AVAILABLE FOR USE IN CORRECTIONAL AGENCIES HOUSING WOMEN IN PRISON AND JAIL SETTINGS

The Women’s Correctional Safety Scales (WCSS) toolkit is a rigorously validated survey designed to assess safety in women’s correctional facilities across multiple dimensions. It measures detained and sentenced women's perceptions of safety and gives policy makers a baseline for understanding how safe women feel across a variety of dimensions. While violence in women’s jails and prisons is not a dominant aspect of everyday life, the potential exists and can be shaped by time, place, organizational culture, interpersonal relationships, and staff actions.

The Prison Rape Elimination Act prompted researchers to look at the nature of sexual violence within women’s facilities, focusing on gendered descriptions of conflict, trouble, and violence. From these initial studies, the WSCC was developed, validated, and piloted.

The safety scales focus on prevention and intervention by addressing the multiple factors that can shape the context of violence in the operation of women’s facilities.

What are the issues affecting women’s safety at a facility and how should the facility respond?


Section One
Measures general areas of conflict or violence, which includes women’s economic status, sexual and physical violence, verbal and sexual harassment, sexual misconduct, and physical violence.
Section Two
Measures women’s perceptions about the likelihood of violence and harassment, the reporting climate, and awareness of the Prison Rape Elimination Act.
Section Three
Gathers demographic data and concludes with questions about retaliation concerns.

The WCSS toolkit makes survey planning, administration, analysis, reporting, and action planning more accessible to correctional practitioners via a combination of guidance and software automation.

The WCSS toolkit walks the survey team through the process of administering the WCSS. It begins with the introduction and moves on to planning and conducting the WCSS survey, data entry, interpreting results, preparing the report, and action planning based on findings. An additional section contains all of the materials needed to conduct the WCSS.

Planning for administering the WCSS begins with the facility team, which has no involvement in data collection but is critical to overseeing the planning process and ultimately reviewing and responding to the survey results. The WCSS is administered to incarcerated women by an independent survey team. Absolute confidentiality is essential as well as any appearance of retaliation for participation.

Explicit steps are contained in the toolkit to guide in the selection and role of the survey team as well as to define the role of the facility team.

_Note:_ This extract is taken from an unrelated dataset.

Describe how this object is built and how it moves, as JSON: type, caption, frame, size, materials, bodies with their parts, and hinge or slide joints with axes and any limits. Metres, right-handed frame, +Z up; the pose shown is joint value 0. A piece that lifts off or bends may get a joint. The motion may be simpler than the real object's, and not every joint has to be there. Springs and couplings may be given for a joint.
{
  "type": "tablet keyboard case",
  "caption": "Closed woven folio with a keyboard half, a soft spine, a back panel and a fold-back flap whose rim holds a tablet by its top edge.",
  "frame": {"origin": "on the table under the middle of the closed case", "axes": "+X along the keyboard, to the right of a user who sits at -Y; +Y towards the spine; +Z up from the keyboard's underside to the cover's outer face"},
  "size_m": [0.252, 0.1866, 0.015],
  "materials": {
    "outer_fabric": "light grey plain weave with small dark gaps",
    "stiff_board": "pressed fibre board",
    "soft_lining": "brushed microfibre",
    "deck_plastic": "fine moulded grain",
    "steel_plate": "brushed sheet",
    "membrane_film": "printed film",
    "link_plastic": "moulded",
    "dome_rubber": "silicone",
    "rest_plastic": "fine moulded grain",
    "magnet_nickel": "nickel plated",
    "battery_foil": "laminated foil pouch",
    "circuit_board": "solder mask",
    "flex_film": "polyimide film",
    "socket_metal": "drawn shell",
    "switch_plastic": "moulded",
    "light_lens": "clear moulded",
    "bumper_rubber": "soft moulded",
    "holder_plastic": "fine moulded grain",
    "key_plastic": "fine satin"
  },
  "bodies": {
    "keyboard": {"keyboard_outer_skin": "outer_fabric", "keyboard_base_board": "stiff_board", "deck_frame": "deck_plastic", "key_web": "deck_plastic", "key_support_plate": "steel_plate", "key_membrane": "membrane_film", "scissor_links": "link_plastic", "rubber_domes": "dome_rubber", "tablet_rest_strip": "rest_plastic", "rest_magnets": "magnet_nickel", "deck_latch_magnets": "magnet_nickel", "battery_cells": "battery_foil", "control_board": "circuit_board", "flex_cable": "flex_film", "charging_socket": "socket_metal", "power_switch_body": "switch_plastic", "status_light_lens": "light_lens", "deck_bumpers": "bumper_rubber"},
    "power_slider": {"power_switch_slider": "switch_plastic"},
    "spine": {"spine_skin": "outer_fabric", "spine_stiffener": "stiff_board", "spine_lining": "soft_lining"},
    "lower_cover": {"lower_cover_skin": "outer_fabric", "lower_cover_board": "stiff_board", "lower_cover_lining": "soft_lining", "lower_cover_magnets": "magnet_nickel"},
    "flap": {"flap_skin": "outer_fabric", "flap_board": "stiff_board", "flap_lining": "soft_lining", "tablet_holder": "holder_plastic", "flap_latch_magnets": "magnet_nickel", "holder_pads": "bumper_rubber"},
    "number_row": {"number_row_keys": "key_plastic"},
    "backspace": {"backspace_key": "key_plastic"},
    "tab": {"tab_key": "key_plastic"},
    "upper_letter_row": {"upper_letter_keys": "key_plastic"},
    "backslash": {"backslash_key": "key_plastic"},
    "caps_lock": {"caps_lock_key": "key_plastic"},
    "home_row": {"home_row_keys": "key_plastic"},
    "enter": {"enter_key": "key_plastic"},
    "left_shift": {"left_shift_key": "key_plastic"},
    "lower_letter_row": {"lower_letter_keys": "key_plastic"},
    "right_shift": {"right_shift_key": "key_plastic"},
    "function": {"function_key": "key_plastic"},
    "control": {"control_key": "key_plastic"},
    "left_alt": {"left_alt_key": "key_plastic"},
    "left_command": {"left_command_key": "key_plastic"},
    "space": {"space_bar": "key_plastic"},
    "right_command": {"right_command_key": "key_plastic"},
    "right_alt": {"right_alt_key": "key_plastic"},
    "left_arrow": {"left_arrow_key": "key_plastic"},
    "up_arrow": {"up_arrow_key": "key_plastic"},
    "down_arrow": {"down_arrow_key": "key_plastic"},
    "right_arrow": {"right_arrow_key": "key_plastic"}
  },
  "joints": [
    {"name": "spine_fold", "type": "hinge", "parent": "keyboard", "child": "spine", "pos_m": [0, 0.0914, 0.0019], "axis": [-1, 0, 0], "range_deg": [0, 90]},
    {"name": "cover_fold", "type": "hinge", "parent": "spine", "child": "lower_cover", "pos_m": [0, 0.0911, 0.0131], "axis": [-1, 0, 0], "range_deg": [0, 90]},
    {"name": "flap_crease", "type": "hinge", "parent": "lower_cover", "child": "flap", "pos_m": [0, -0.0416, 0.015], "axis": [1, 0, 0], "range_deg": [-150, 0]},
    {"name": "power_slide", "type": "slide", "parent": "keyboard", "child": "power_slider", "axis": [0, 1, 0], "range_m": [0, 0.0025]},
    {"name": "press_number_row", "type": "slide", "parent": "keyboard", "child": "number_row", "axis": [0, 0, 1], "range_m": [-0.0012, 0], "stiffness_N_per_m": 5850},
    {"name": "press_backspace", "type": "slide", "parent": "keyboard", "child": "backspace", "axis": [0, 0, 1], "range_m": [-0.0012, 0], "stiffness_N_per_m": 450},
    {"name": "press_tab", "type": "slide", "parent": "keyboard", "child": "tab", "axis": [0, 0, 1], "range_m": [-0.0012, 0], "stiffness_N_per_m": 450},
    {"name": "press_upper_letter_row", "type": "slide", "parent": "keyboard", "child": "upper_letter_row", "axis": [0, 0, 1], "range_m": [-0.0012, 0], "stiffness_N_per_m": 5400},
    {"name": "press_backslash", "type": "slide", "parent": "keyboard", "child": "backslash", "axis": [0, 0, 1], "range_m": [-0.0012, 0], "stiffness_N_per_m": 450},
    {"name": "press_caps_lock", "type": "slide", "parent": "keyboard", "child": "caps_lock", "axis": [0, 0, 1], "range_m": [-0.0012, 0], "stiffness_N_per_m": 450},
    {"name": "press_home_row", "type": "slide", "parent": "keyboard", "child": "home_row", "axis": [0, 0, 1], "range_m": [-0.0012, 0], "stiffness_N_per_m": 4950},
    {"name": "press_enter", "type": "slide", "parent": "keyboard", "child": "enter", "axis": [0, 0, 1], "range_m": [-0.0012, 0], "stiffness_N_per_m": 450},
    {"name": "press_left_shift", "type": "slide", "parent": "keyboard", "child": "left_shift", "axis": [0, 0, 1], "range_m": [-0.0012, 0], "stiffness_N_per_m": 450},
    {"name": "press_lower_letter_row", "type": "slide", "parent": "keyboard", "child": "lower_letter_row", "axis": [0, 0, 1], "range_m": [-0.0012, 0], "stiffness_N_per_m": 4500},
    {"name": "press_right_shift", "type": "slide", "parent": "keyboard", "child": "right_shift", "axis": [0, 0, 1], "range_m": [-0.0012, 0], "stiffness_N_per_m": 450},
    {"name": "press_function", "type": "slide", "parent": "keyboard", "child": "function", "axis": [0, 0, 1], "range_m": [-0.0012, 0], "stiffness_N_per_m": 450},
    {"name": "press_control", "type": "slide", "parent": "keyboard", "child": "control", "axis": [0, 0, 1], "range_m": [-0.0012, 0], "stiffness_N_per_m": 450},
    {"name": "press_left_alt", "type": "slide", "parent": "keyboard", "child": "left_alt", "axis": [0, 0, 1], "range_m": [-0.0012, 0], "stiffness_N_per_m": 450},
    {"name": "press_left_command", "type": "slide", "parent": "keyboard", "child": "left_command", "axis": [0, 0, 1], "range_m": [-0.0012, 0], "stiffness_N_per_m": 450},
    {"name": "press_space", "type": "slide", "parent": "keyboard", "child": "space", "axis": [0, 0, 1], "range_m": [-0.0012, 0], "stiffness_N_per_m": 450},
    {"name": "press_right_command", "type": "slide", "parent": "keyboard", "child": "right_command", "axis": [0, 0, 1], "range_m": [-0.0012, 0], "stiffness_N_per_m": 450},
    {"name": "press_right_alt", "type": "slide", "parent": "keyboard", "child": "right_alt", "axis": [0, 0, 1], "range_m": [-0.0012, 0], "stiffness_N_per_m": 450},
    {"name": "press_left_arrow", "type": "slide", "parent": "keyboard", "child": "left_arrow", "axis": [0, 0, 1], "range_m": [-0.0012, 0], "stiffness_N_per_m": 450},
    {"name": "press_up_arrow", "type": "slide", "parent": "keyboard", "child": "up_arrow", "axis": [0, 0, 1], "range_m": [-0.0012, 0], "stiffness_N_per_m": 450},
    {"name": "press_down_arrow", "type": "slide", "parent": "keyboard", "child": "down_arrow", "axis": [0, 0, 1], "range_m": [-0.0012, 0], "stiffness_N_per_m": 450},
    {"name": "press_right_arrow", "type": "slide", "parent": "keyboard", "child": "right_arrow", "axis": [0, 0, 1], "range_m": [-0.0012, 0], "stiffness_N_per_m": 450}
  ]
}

Also contained in the toolkit are instructions and suggestions about how to conduct the survey, including who takes the survey and where, required materials, what support to provide women who may have challenges with literacy or language, and how to address those who may have reactions to the survey process.

By using the information collected through the WCSS toolkit, correctional practitioners can plan for a safer environment for women who are incarcerated and detained.


We welcome feedback

We invite you to leave a comment or suggestion on how you use the Toolkit or how you would like to see the Toolkit improved.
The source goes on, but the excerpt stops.